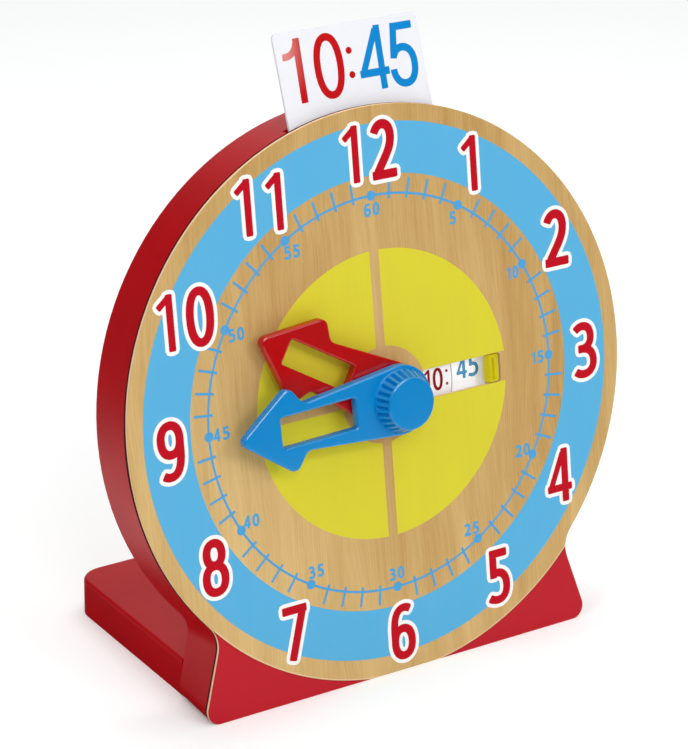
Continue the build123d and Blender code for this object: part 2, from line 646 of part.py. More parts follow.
def build_time_card():
    """Card that stands in the slot and leans back on the slot's rear edge."""
    tilt = radians(CARD_LEAN)
    foot_v = DIAL_R - CARD_SLOT_FLOOR + CARD_T * sin(tilt) + CARD_PLAY
    foot = (CARD_SHIFT, foot_v, -FACE_T - CARD_PLAY)
    front = Plane(origin=foot, x_dir=(1, 0, 0), z_dir=(0, sin(tilt), cos(tilt)))
    sheet = Pos(0, CARD_H / 2) * RectangleRounded(CARD_W, CARD_H, CARD_CORNER_R)
    return place(extrude(front * sheet, -CARD_T))


BUILDERS = {
    "face_plate": build_face_plate, "case_body": build_case, "back_cover": build_back_cover,
    "foot_board": build_foot_board, "front_bush": build_front_bush, "rear_bush": build_rear_bush,
    "hand_washer": build_hand_washer, "shutter_guide": build_shutter_guide,
    "intermediate_stud": build_intermediate_stud, "stud_cap": build_stud_cap,
    "intermediate_gear": build_intermediate_gear, "hour_wheel": build_hour_wheel,
    "wheel_sleeve": build_wheel_sleeve, "clutch_clip": build_clutch_clip,
    "hour_hand": build_hour_hand, "hour_tube": build_hour_tube, "hour_disc": build_hour_disc,
    "clutch_washer": build_clutch_washer, "minute_shaft": build_minute_shaft,
    "minute_pinion": build_minute_pinion, "minute_disc": build_minute_disc, "minute_hub": build_minute_hub,
    "hub_grub_screw": build_grub_screw, "shaft_clip": build_shaft_clip, "shaft_washer": build_shaft_washer,
    "minute_hand": build_minute_hand, "minute_knob": build_knob, "window_shutter": build_shutter,
    "time_card": build_time_card,
}

os.makedirs("parts", exist_ok=True)
for node, builder in BUILDERS.items():
    write(node, builder())
write("cover_screws", *build_cover_screws())
write("foot_dowels", *dowels(DOWEL_R))
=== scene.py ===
"""Visual model of the geared teaching clock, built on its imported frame."""
import json
import logging
from dataclasses import dataclass
from enum import Enum
from functools import cache
from math import asin, cos, pi, radians, sin
from typing import Any, Sequence

import bmesh
import bpy
from bpy.types import Material, Mesh, Node, NodeSocket as Socket, NodeTree, Object
from mathutils import Matrix, Vector
from mathutils.geometry import delaunay_2d_cdt, interpolate_bezier


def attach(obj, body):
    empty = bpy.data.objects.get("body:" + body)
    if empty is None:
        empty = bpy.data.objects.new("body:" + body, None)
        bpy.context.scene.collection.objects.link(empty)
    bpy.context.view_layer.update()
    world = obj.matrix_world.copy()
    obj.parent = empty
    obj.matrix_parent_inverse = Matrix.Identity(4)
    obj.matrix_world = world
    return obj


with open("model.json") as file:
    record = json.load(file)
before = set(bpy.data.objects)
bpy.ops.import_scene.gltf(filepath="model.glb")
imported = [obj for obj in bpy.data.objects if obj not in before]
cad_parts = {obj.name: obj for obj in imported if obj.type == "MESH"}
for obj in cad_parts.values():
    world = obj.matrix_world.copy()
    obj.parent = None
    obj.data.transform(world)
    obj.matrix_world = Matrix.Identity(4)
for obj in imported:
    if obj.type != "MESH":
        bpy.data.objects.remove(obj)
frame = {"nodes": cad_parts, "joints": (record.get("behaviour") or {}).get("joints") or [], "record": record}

log = logging.getLogger("clock")

MM = 0.001
IMAGE_W, IMAGE_H = 688, 749
FILM = 0.03  # thickness of a print in mm
SPREAD = (0.3, 0.7)  # where most of a noise's values lie

Colour = tuple[float, float, float, float]
Point = tuple[float, float]
Triple = tuple[float, float, float]
Placed = tuple[str, float, float, float, float]  # a digit, its lower left corner, its width and height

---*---

**EXERCISE OBJECTIVE:** Exactly and only the lines from the line that contains "sheet = Pos(0, CARD_H" through the line that contains "record = json.load(file)" are to be repeated as they stand.

**FULL SOLUTION:**
    sheet = Pos(0, CARD_H / 2) * RectangleRounded(CARD_W, CARD_H, CARD_CORNER_R)
    return place(extrude(front * sheet, -CARD_T))


BUILDERS = {
    "face_plate": build_face_plate, "case_body": build_case, "back_cover": build_back_cover,
    "foot_board": build_foot_board, "front_bush": build_front_bush, "rear_bush": build_rear_bush,
    "hand_washer": build_hand_washer, "shutter_guide": build_shutter_guide,
    "intermediate_stud": build_intermediate_stud, "stud_cap": build_stud_cap,
    "intermediate_gear": build_intermediate_gear, "hour_wheel": build_hour_wheel,
    "wheel_sleeve": build_wheel_sleeve, "clutch_clip": build_clutch_clip,
    "hour_hand": build_hour_hand, "hour_tube": build_hour_tube, "hour_disc": build_hour_disc,
    "clutch_washer": build_clutch_washer, "minute_shaft": build_minute_shaft,
    "minute_pinion": build_minute_pinion, "minute_disc": build_minute_disc, "minute_hub": build_minute_hub,
    "hub_grub_screw": build_grub_screw, "shaft_clip": build_shaft_clip, "shaft_washer": build_shaft_washer,
    "minute_hand": build_minute_hand, "minute_knob": build_knob, "window_shutter": build_shutter,
    "time_card": build_time_card,
}

os.makedirs("parts", exist_ok=True)
for node, builder in BUILDERS.items():
    write(node, builder())
write("cover_screws", *build_cover_screws())
write("foot_dowels", *dowels(DOWEL_R))
=== scene.py ===
"""Visual model of the geared teaching clock, built on its imported frame."""
import json
import logging
from dataclasses import dataclass
from enum import Enum
from functools import cache
from math import asin, cos, pi, radians, sin
from typing import Any, Sequence

import bmesh
import bpy
from bpy.types import Material, Mesh, Node, NodeSocket as Socket, NodeTree, Object
from mathutils import Matrix, Vector
from mathutils.geometry import delaunay_2d_cdt, interpolate_bezier


def attach(obj, body):
    empty = bpy.data.objects.get("body:" + body)
    if empty is None:
        empty = bpy.data.objects.new("body:" + body, None)
        bpy.context.scene.collection.objects.link(empty)
    bpy.context.view_layer.update()
    world = obj.matrix_world.copy()
    obj.parent = empty
    obj.matrix_parent_inverse = Matrix.Identity(4)
    obj.matrix_world = world
    return obj


with open("model.json") as file:
    record = json.load(file)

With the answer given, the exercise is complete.